SUPPLIED RECORDS =
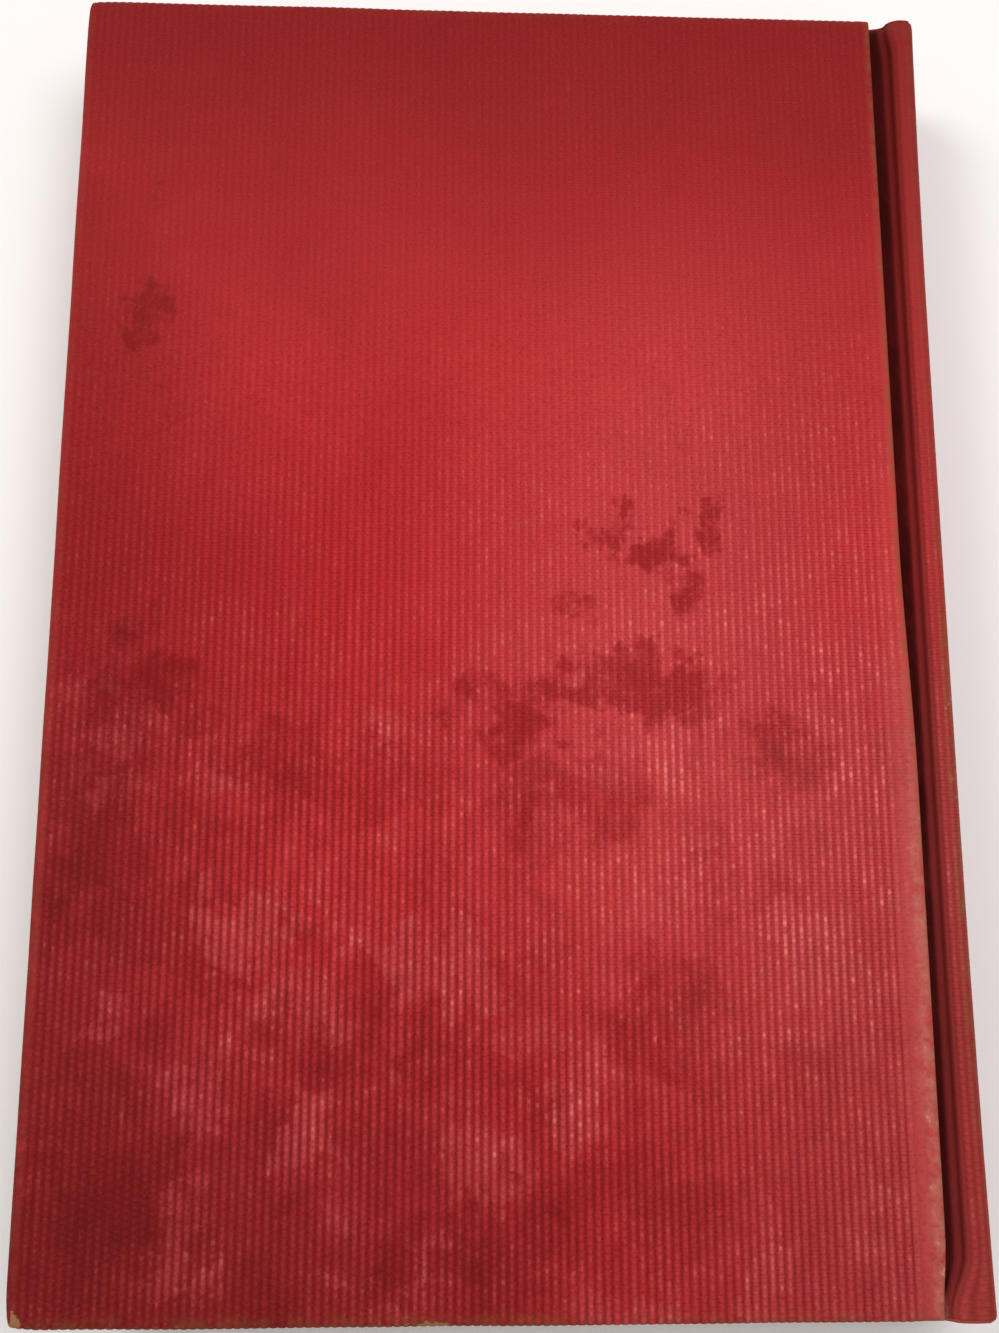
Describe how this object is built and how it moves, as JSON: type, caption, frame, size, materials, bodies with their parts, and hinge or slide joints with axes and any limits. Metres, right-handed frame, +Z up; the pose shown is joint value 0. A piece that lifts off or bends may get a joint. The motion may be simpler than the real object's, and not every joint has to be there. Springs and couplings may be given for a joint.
{
  "type": "hardback book",
  "caption": "Cloth-bound hardback book with a rounded spine, pressed joint grooves and covers that swing open on both sides of the sewn leaves.",
  "frame": {"origin": "middle of the book's footprint, on the surface that it lies on", "axes": "+X towards the spine, +Y towards the head of the leaves, +Z up out of the back cover"},
  "size_m": [0.1428, 0.21, 0.024],
  "materials": {
    "leaves": "uncoated, slightly yellowed",
    "gauze": "open cotton gauze set in glue",
    "lining_paper": "plain brown kraft",
    "headband_thread": "striped thread",
    "endpaper": "smooth uncoated",
    "spine_card": "plain card",
    "binders_board": "dense grey-brown board",
    "book_cloth": "ribbed plain-weave book cloth, worn"
  },
  "bodies": {
    "book_block": {"text_block": "leaves", "spine_gauze": "gauze", "spine_lining": "lining_paper", "head_band": "headband_thread", "tail_band": "headband_thread", "front_flyleaf": "endpaper", "back_flyleaf": "endpaper", "spine_inlay": "spine_card", "spine_cloth": "book_cloth"},
    "front_cover": {"front_board": "binders_board", "front_cloth": "book_cloth", "front_pastedown": "endpaper"},
    "back_cover": {"back_board": "binders_board", "back_cloth": "book_cloth", "back_pastedown": "endpaper"}
  },
  "joints": [
    {"name": "front_cover_hinge", "type": "hinge", "parent": "book_block", "child": "front_cover", "pos_m": [0.0669, 0, 0.00171], "axis": [0, -1, 0], "range_deg": [0, 179.5]},
    {"name": "back_cover_hinge", "type": "hinge", "parent": "book_block", "child": "back_cover", "pos_m": [0.0669, 0, 0.02225], "axis": [0, 1, 0], "range_deg": [0, 179.5]}
  ]
}
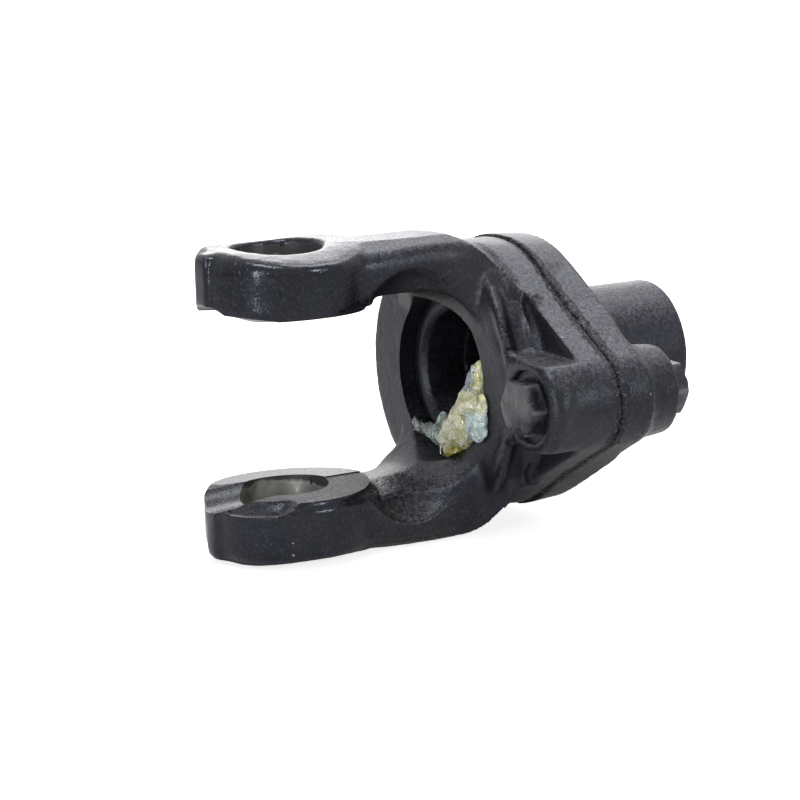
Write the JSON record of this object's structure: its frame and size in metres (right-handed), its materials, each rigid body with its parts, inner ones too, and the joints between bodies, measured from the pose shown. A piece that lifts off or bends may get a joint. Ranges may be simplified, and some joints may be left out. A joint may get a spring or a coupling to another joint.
{
  "type": "shear bolt yoke",
  "caption": "Forged yoke with two bored ears and a flange, bolted by a shear bolt to the flange of a splined hub whose journal turns in the yoke's ring.",
  "frame": {"origin": "centre of the cross, midway between the two cross bores", "axes": "+X towards the shear bolt's lobe, +Y along the shaft from the fork to the splined hub, +Z along the cross bores"},
  "size_m": [0.1236, 0.1778, 0.105],
  "materials": {
    "forging": "semi-gloss black paint over forging grain",
    "bolt": "satin black",
    "spring_steel": "bright",
    "grease": "wet"
  },
  "bodies": {
    "root": {"fork_yoke": "forging", "splined_hub": "forging", "retaining_ring": "spring_steel", "shear_bolt": "bolt", "lock_nut": "bolt", "grease_smear": "grease"}
  },
  "joints": []
}
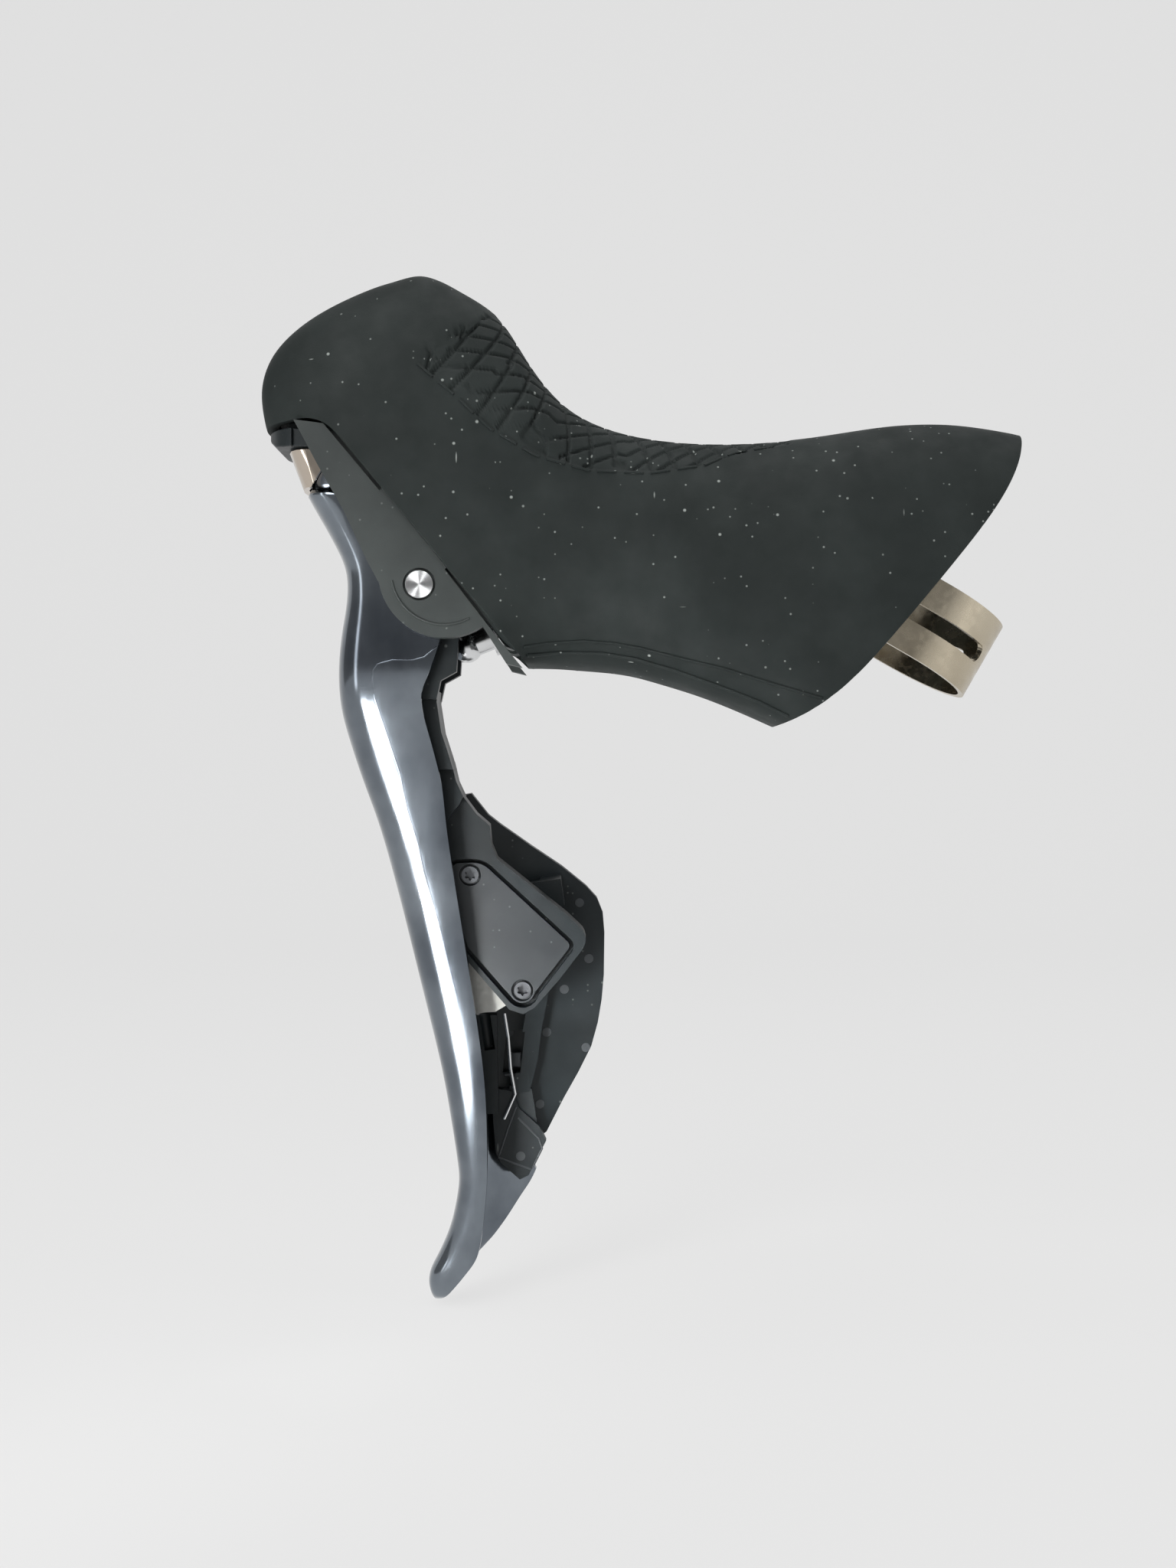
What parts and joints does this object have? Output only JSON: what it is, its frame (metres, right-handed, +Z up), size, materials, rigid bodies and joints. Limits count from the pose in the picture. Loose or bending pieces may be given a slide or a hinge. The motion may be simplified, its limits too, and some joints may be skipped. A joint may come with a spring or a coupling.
{
  "type": "electronic shift and brake lever",
  "caption": "Right-hand drop-bar brake lever with rubber hood, clamp band, hydraulic piston and two electronic shift paddles",
  "frame": {"origin": "centre of the bar clamp, on the bar's axis", "axes": "+X to the rear of the bicycle, +Y outward from its middle plane, +Z up"},
  "size_m": [0.1307, 0.0405, 0.1808],
  "materials": {
    "hood_rubber": "matte moulded rubber with faint pale dust",
    "grey_plastic": "fibre filled moulding, matte",
    "black_plastic": "moulded near black plastic, fine satin grain",
    "polished_blade": "polished and anodised blue grey, long soft reflections",
    "warm_chrome": "bright plated strip, slightly warm",
    "stainless_band": "rolled stainless strip with fine lengthwise lines",
    "turned_steel": "lathe turned bright steel",
    "dark_steel": "dark plated steel",
    "cast_metal": "fine cast light alloy, bare",
    "satin_plate": "dark satin lacquered plate",
    "bare_aluminium": "turned light alloy",
    "brass_contact": "bronze sheet and bush",
    "seal_rubber": "black sealing rubber",
    "board_green": "coated circuit board"
  },
  "bodies": {
    "bracket": {"bracket_body": "grey_plastic", "hood_cover": "hood_rubber", "nose_cover": "black_plastic", "clamp_band": "stainless_band", "clamp_nut": "dark_steel", "clamp_bolt": "dark_steel", "lever_axle": "turned_steel", "axle_screw": "dark_steel", "reach_screw": "dark_steel", "reservoir_diaphragm": "seal_rubber", "reservoir_lid": "black_plastic", "lid_screws": "turned_steel", "bleed_screw": "turned_steel", "hose_nut": "dark_steel", "battery_cover": "black_plastic", "battery_screws": "turned_steel", "coin_cells": "stainless_band", "battery_contact": "brass_contact", "circuit_board": "board_green", "board_cover": "black_plastic", "button_switch": "black_plastic", "piston_spring": "turned_steel"},
    "button": {"top_button": "black_plastic"},
    "piston": {"piston": "bare_aluminium", "piston_seals": "seal_rubber", "push_rod": "turned_steel"},
    "lever": {"brake_lever": "polished_blade", "trim_plate": "warm_chrome", "lever_bushings": "brass_contact", "switch_housing": "black_plastic", "switch_frame": "cast_metal", "switch_cover": "satin_plate", "cover_screws": "dark_steel", "paddle_pin": "turned_steel", "front_spring": "turned_steel", "rear_spring": "turned_steel"},
    "front_paddle": {"front_paddle": "black_plastic"},
    "rear_paddle": {"rear_paddle": "black_plastic"}
  },
  "joints": [
    {"name": "lever_pull", "type": "hinge", "parent": "bracket", "child": "lever", "pos_m": [-0.0855, 0, 0.006], "axis": [0, -1, 0], "range_deg": [0, 20], "stiffness_Nm_per_rad": 0.25, "springref_deg": -20.05},
    {"name": "piston_push", "type": "slide", "parent": "bracket", "child": "piston", "axis": [0.9272, 0, 0.3746], "range_m": [0, 0.0044], "deforming": ["piston_spring"]},
    {"name": "front_paddle_press", "type": "hinge", "parent": "lever", "child": "front_paddle", "pos_m": [-0.078, 0.01017, -0.05316], "axis": [0.1392, 0.0811, -0.9869], "range_deg": [0, 4], "stiffness_Nm_per_rad": 0.06, "springref_deg": -11.46, "deforming": ["front_spring"]},
    {"name": "rear_paddle_press", "type": "hinge", "parent": "lever", "child": "rear_paddle", "pos_m": [-0.078, 0.01017, -0.05316], "axis": [0.1392, 0.0811, -0.9869], "range_deg": [0, 4], "stiffness_Nm_per_rad": 0.06, "springref_deg": -11.46, "deforming": ["rear_spring"]},
    {"name": "top_button_press", "type": "slide", "parent": "bracket", "child": "button", "axis": [0, 1, 0], "range_m": [0, 0.0007], "stiffness_N_per_m": 400, "springref_m": -0.0007}
  ],
  "couplings": [
    {"joint": "piston_push", "follows": "lever_pull", "m_per_rad": 0.0125}
  ]
}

WHAT IS NEEDED = Transcribe the full listing above exactly, with the images removed.

FULL ANSWER =
Describe how this object is built and how it moves, as JSON: type, caption, frame, size, materials, bodies with their parts, and hinge or slide joints with axes and any limits. Metres, right-handed frame, +Z up; the pose shown is joint value 0. A piece that lifts off or bends may get a joint. The motion may be simpler than the real object's, and not every joint has to be there. Springs and couplings may be given for a joint.
{
  "type": "hardback book",
  "caption": "Cloth-bound hardback book with a rounded spine, pressed joint grooves and covers that swing open on both sides of the sewn leaves.",
  "frame": {"origin": "middle of the book's footprint, on the surface that it lies on", "axes": "+X towards the spine, +Y towards the head of the leaves, +Z up out of the back cover"},
  "size_m": [0.1428, 0.21, 0.024],
  "materials": {
    "leaves": "uncoated, slightly yellowed",
    "gauze": "open cotton gauze set in glue",
    "lining_paper": "plain brown kraft",
    "headband_thread": "striped thread",
    "endpaper": "smooth uncoated",
    "spine_card": "plain card",
    "binders_board": "dense grey-brown board",
    "book_cloth": "ribbed plain-weave book cloth, worn"
  },
  "bodies": {
    "book_block": {"text_block": "leaves", "spine_gauze": "gauze", "spine_lining": "lining_paper", "head_band": "headband_thread", "tail_band": "headband_thread", "front_flyleaf": "endpaper", "back_flyleaf": "endpaper", "spine_inlay": "spine_card", "spine_cloth": "book_cloth"},
    "front_cover": {"front_board": "binders_board", "front_cloth": "book_cloth", "front_pastedown": "endpaper"},
    "back_cover": {"back_board": "binders_board", "back_cloth": "book_cloth", "back_pastedown": "endpaper"}
  },
  "joints": [
    {"name": "front_cover_hinge", "type": "hinge", "parent": "book_block", "child": "front_cover", "pos_m": [0.0669, 0, 0.00171], "axis": [0, -1, 0], "range_deg": [0, 179.5]},
    {"name": "back_cover_hinge", "type": "hinge", "parent": "book_block", "child": "back_cover", "pos_m": [0.0669, 0, 0.02225], "axis": [0, 1, 0], "range_deg": [0, 179.5]}
  ]
}
Write the JSON record of this object's structure: its frame and size in metres (right-handed), its materials, each rigid body with its parts, inner ones too, and the joints between bodies, measured from the pose shown. A piece that lifts off or bends may get a joint. Ranges may be simplified, and some joints may be left out. A joint may get a spring or a coupling to another joint.
{
  "type": "shear bolt yoke",
  "caption": "Forged yoke with two bored ears and a flange, bolted by a shear bolt to the flange of a splined hub whose journal turns in the yoke's ring.",
  "frame": {"origin": "centre of the cross, midway between the two cross bores", "axes": "+X towards the shear bolt's lobe, +Y along the shaft from the fork to the splined hub, +Z along the cross bores"},
  "size_m": [0.1236, 0.1778, 0.105],
  "materials": {
    "forging": "semi-gloss black paint over forging grain",
    "bolt": "satin black",
    "spring_steel": "bright",
    "grease": "wet"
  },
  "bodies": {
    "root": {"fork_yoke": "forging", "splined_hub": "forging", "retaining_ring": "spring_steel", "shear_bolt": "bolt", "lock_nut": "bolt", "grease_smear": "grease"}
  },
  "joints": []
}
What parts and joints does this object have? Output only JSON: what it is, its frame (metres, right-handed, +Z up), size, materials, rigid bodies and joints. Limits count from the pose in the picture. Loose or bending pieces may be given a slide or a hinge. The motion may be simplified, its limits too, and some joints may be skipped. A joint may come with a spring or a coupling.
{
  "type": "electronic shift and brake lever",
  "caption": "Right-hand drop-bar brake lever with rubber hood, clamp band, hydraulic piston and two electronic shift paddles",
  "frame": {"origin": "centre of the bar clamp, on the bar's axis", "axes": "+X to the rear of the bicycle, +Y outward from its middle plane, +Z up"},
  "size_m": [0.1307, 0.0405, 0.1808],
  "materials": {
    "hood_rubber": "matte moulded rubber with faint pale dust",
    "grey_plastic": "fibre filled moulding, matte",
    "black_plastic": "moulded near black plastic, fine satin grain",
    "polished_blade": "polished and anodised blue grey, long soft reflections",
    "warm_chrome": "bright plated strip, slightly warm",
    "stainless_band": "rolled stainless strip with fine lengthwise lines",
    "turned_steel": "lathe turned bright steel",
    "dark_steel": "dark plated steel",
    "cast_metal": "fine cast light alloy, bare",
    "satin_plate": "dark satin lacquered plate",
    "bare_aluminium": "turned light alloy",
    "brass_contact": "bronze sheet and bush",
    "seal_rubber": "black sealing rubber",
    "board_green": "coated circuit board"
  },
  "bodies": {
    "bracket": {"bracket_body": "grey_plastic", "hood_cover": "hood_rubber", "nose_cover": "black_plastic", "clamp_band": "stainless_band", "clamp_nut": "dark_steel", "clamp_bolt": "dark_steel", "lever_axle": "turned_steel", "axle_screw": "dark_steel", "reach_screw": "dark_steel", "reservoir_diaphragm": "seal_rubber", "reservoir_lid": "black_plastic", "lid_screws": "turned_steel", "bleed_screw": "turned_steel", "hose_nut": "dark_steel", "battery_cover": "black_plastic", "battery_screws": "turned_steel", "coin_cells": "stainless_band", "battery_contact": "brass_contact", "circuit_board": "board_green", "board_cover": "black_plastic", "button_switch": "black_plastic", "piston_spring": "turned_steel"},
    "button": {"top_button": "black_plastic"},
    "piston": {"piston": "bare_aluminium", "piston_seals": "seal_rubber", "push_rod": "turned_steel"},
    "lever": {"brake_lever": "polished_blade", "trim_plate": "warm_chrome", "lever_bushings": "brass_contact", "switch_housing": "black_plastic", "switch_frame": "cast_metal", "switch_cover": "satin_plate", "cover_screws": "dark_steel", "paddle_pin": "turned_steel", "front_spring": "turned_steel", "rear_spring": "turned_steel"},
    "front_paddle": {"front_paddle": "black_plastic"},
    "rear_paddle": {"rear_paddle": "black_plastic"}
  },
  "joints": [
    {"name": "lever_pull", "type": "hinge", "parent": "bracket", "child": "lever", "pos_m": [-0.0855, 0, 0.006], "axis": [0, -1, 0], "range_deg": [0, 20], "stiffness_Nm_per_rad": 0.25, "springref_deg": -20.05},
    {"name": "piston_push", "type": "slide", "parent": "bracket", "child": "piston", "axis": [0.9272, 0, 0.3746], "range_m": [0, 0.0044], "deforming": ["piston_spring"]},
    {"name": "front_paddle_press", "type": "hinge", "parent": "lever", "child": "front_paddle", "pos_m": [-0.078, 0.01017, -0.05316], "axis": [0.1392, 0.0811, -0.9869], "range_deg": [0, 4], "stiffness_Nm_per_rad": 0.06, "springref_deg": -11.46, "deforming": ["front_spring"]},
    {"name": "rear_paddle_press", "type": "hinge", "parent": "lever", "child": "rear_paddle", "pos_m": [-0.078, 0.01017, -0.05316], "axis": [0.1392, 0.0811, -0.9869], "range_deg": [0, 4], "stiffness_Nm_per_rad": 0.06, "springref_deg": -11.46, "deforming": ["rear_spring"]},
    {"name": "top_button_press", "type": "slide", "parent": "bracket", "child": "button", "axis": [0, 1, 0], "range_m": [0, 0.0007], "stiffness_N_per_m": 400, "springref_m": -0.0007}
  ],
  "couplings": [
    {"joint": "piston_push", "follows": "lever_pull", "m_per_rad": 0.0125}
  ]
}